L’adversaire est le système, pas le pays
Alors, si raisonner en fonction du seul « objectif Ukraine » se révèle trop court et si les Russes n’ont pas négligé la guerre de l’information, quelle est l’analyse stratégique la plus approprié pour comprendre les enjeux de ce conflit ? Gardons d’abord à l’esprit que, géographiquement parlant, la Russie est un pays-monde (au sens braudélien). Ni l’Europe occidentale ni les États-Unis ne le sont. La pensée stratégique russe se déploie ainsi à un niveau macro-spatial et macro-culturel. Elle reprend l’acquis de sa grande sœur, la pensée stratégique soviétique ayant développé et conceptualisé ce qu’on appelle le niveau opératif de la guerre, qui ne vise plus prioritairement les objectifs militaires tactiques (troupes, matériel, infrastructures, etc.), mais l’adversaire en tant que système.
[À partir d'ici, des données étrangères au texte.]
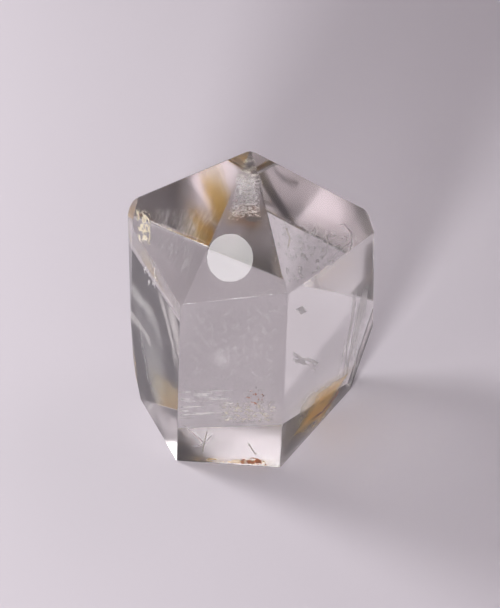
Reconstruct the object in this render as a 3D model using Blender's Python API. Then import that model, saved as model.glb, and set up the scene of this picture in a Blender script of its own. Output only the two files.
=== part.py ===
"""A clear quartz crystal: a stout six-sided prism under a six-faced point.

It stands on a small flat under its front half. Behind that flat a slanting
break rises to the back faces. Every face is a flat plane, so the crystal is
a block with one slice taken off for each face, and its edges are worn a
little. Lengths are in millimetres and angles in degrees. A direction is the
compass bearing of a face's outward side, counted from +X towards +Y, and the
front of the crystal looks along -Y. A distance is measured from the long
axis, which runs straight down from the tip, out to the face at foot level.
"""

from math import cos, radians, sin

import bmesh
import bpy
from mathutils import Vector

MM = 0.001

# Driving dimensions
TIP_HEIGHT = 36.0
TIP_WEAR = 0.3
ROUGH_BLOCK = 90.0
EDGE_WEAR = 0.10
EDGE_WEAR_STEPS = 2

# Prism faces: direction, distance, and how far the face leans in (plus) or out (minus) going up.
# The three in front stand about 60 degrees apart, as a quartz prism's do. The hidden ones are
# guessed: the two behind on the right keep 60 degrees, and the one behind on the left closes the outline.
PRISM_FACES = {
    "front": (-95.0, 9.8, 0.0),
    "front_left": (-156.0, 10.5, 1.0),
    "left_strip": (-170.0, 11.7, 1.0),
    "back_left": (155.0, 10.6, -6.0),
    "back": (85.0, 8.0, 0.0),
    "back_right": (25.0, 12.7, 1.0),
    "front_right": (-34.0, 8.1, -1.5),
}

# Breaks and chips, given like the prism faces
BREAK_FACES = {
    "slanting_break_behind_the_flat": (100.0, 1.0, -30.0),
    "lower_right_break": (35.0, 8.4, -30.0),
    "left_shoulder_chip": (180.0, 20.2, 20.0),
}

# Faces of the point, which meet at the tip: direction and slope down from level. Quartz's own
# slope is about 52 degrees. The two behind are guessed, steep enough to stay hidden by the front.
POINT_FACES = {
    "front": (-108.0, 49.0),
    "front_left": (-157.0, 52.0),
    "back_left": (112.0, 55.0),
    "back_right": (60.0, 55.0),
    "front_right": (-20.0, 55.0),
}

CRYSTAL = "quartz_crystal"


def clear_scene():
    for thing in list(bpy.data.objects):
        bpy.data.objects.remove(thing)


def face_normal(direction, lean):
    """Outward side of a face: its compass direction, tipped up by its lean."""
    level = cos(radians(lean))
    bearing = radians(direction)
    return Vector((level * cos(bearing), level * sin(bearing), sin(radians(lean))))


def slice_face(block, point, outward):
    """Take off everything on the outward side of a plane and close the cut with one flat face."""
    whole = block.verts[:] + block.edges[:] + block.faces[:]
    cut = bmesh.ops.bisect_plane(
        block, geom=whole, dist=0.0, plane_co=point, plane_no=outward, clear_outer=True
    )
    rim = [part for part in cut["geom_cut"] if isinstance(part, bmesh.types.BMEdge)]
    bmesh.ops.holes_fill(block, edges=rim)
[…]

La pensée opérative n’envisage pas l’ennemi sous un angle strictement militaire, contrairement à la doctrine clausewitzienne classique visant la destruction des forces armées ennemies dans une grande bataille d’anéantissement considérée comme clé de la victoire. La pensée opérative soviétique, puis russe, aborde l’adversaire dans une optique systémique : elle vise son effondrement, non pas lors d’une grande bataille décisive, mais par des actions dans la profondeur.
Le terme « profondeur » ne fait pas nécessairement référence au dispositif militaire défensif de l’adversaire (fortifications, centres logistiques, réseaux de communication), mais bel et bien à l’ensemble des structures politiques, socioéconomiques et culturelles, ainsi qu’aux infrastructures permettant au pays ennemi de fonctionner. Cette « profondeur » concerne aussi bien la géographie que la psychologie collective de l’adversaire. Dès lors, l’objectif poursuivi est rarement ponctuel, il est holistique.
Une incapacité de l’OTAN
Qu’est-ce que cela signifie en l’occurrence ? La Russie ne cherche pas la simple mise au pas d’un voisin récalcitrant, c’est l’« ennemi systémique » qu’elle vise en lui montrant concrètement qu’elle est non seulement prête, mais surtout capable de faire la guerre, y compris nucléaire. Cet ennemi systémique, c’est évidemment l’OTAN, dont la rhétorique belliciste est inversement proportionnelle à ses faméliques moyens militaires.
La Russie a pu constater cette indigence lors de la guerre en Syrie (à partir de 2011), où les capacités occidentales d’intervention se sont limitées à l’envoi de quelques contingents de forces spéciales en appui des milices kurdes. Les unités russes présentes en Syrie ont d’ailleurs fait prisonniers plusieurs membres de ces unités (américaines, britanniques et français) et les « contractors » de la Société militaire privée russe Wagner se sont frottés, avec un certain succès, aux Forces spéciales américaines. La Russie a ainsi pu se faire une idée très concrète des sévères limites opérationnelles de l’OTAN et de l’incapacité de l’Alliance atlantique de conduire une opération militaire d’envergure, faute d’effectifs et de logistique.
À partir de là, Vladimir Poutine et son état-major ont pu planifier leur intervention en Ukraine, qui n’est qu’un champ de bataille, c’est-à-dire un lieu où se déroule des opérations militaires visant cependant d’autres effets et d’autres cibles.